Exercise prompt -> Each line below should be reproduced without any alteration.

Material ->
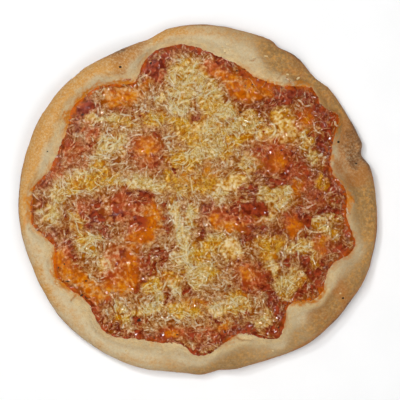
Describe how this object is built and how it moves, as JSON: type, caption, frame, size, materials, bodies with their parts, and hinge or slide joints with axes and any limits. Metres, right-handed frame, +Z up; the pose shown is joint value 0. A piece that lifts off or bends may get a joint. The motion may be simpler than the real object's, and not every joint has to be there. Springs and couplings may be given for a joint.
{
  "type": "margherita pizza",
  "caption": "Round baked pizza with a puffed crust rim, a thin layer of tomato sauce and a half melted blanket of grated cheese.",
  "frame": {"origin": "middle of the pizza seen from above, on the surface it rests on", "axes": "+Z up through the topping; +X and +Y lie in the resting face, with +X along the slightly longer way across"},
  "size_m": [0.3006, 0.2923, 0.0207],
  "materials": {
    "crust": "baked dough, floury and matte, pale cream to toasted brown",
    "sauce": "cooked tomato sauce, wet and oily",
    "cheese": "grated cheese, half melted, with a little oil on it"
  },
  "bodies": {
    "root": {"crust": "crust", "sauce": "sauce", "cheese": "cheese"}
  },
  "joints": []
}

Task answer ->
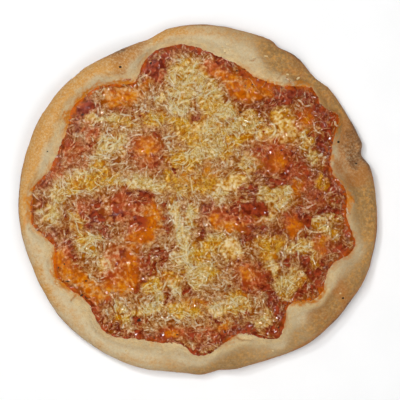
Describe how this object is built and how it moves, as JSON: type, caption, frame, size, materials, bodies with their parts, and hinge or slide joints with axes and any limits. Metres, right-handed frame, +Z up; the pose shown is joint value 0. A piece that lifts off or bends may get a joint. The motion may be simpler than the real object's, and not every joint has to be there. Springs and couplings may be given for a joint.
{
  "type": "margherita pizza",
  "caption": "Round baked pizza with a puffed crust rim, a thin layer of tomato sauce and a half melted blanket of grated cheese.",
  "frame": {"origin": "middle of the pizza seen from above, on the surface it rests on", "axes": "+Z up through the topping; +X and +Y lie in the resting face, with +X along the slightly longer way across"},
  "size_m": [0.3006, 0.2923, 0.0207],
  "materials": {
    "crust": "baked dough, floury and matte, pale cream to toasted brown",
    "sauce": "cooked tomato sauce, wet and oily",
    "cheese": "grated cheese, half melted, with a little oil on it"
  },
  "bodies": {
    "root": {"crust": "crust", "sauce": "sauce", "cheese": "cheese"}
  },
  "joints": []
}